Not only that — and this is more than a little embarrassing — but I don’t think I’m
Self-motivated to deliver autonomously in a flexible, business-led environment
either.
I’ve always thought that a “Top Investment Bank” must have impeccably high standards and be a shining example of order and perfection. You couldn’t make twelve billion pounds a year by being anything less! This job specification demonstrates just how high those standards must really be.
To work in a development team that demands such high standards must be hugely rewarding. I’m looking in awe at the skills and experience demanded by these guys. I’ve been a software developer for 11 years and I still don’t have all the skills that these guys can master in three! Expert-level in Java, J2EE, .NET, Web Services, Linux, Windows, Sybase, SQL Server, DHTML (wow!), Javascript, RMI, REST, LDAP, PKI, XML, OpenAdapter, JBoss — that’s just phenomenal. I can’t imagine how overly-complex, slow and un-maintainable these applications must be. It’s no wonder they get paid so much!

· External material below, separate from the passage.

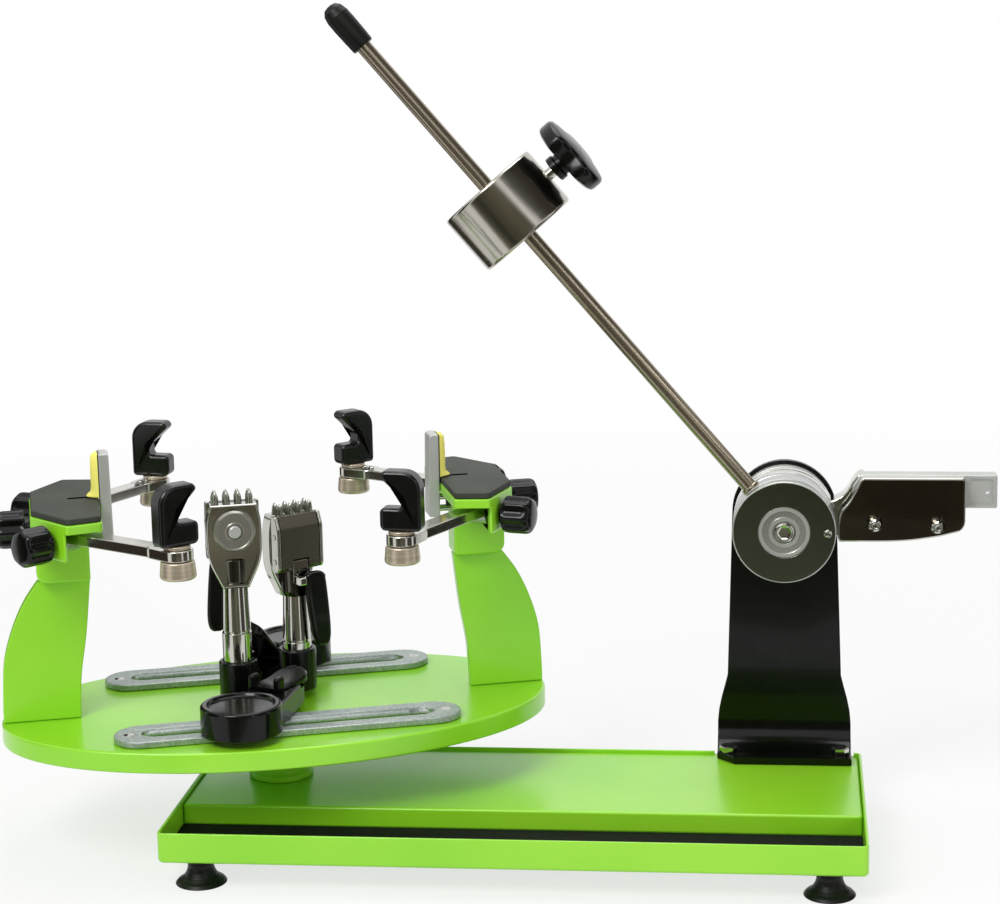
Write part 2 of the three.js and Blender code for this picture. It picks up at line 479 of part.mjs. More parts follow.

I’m also really impressed by the way you’ve edited the job specification to randomly remove punctuation, structure and any grammatical sense. You’ve done a very good job and it’s such a clever way of attracting candidates with equally low standards for written English. You nearly had me there!
Thanks for your time and, really, there’s no need to call. Rest assured I’ll call you once I’ve buttered up my CV.
With very best Rgeards,
Olly
Posted by Olly on January 8, 2007 at 7:49 pm in recruitment
Comments (4)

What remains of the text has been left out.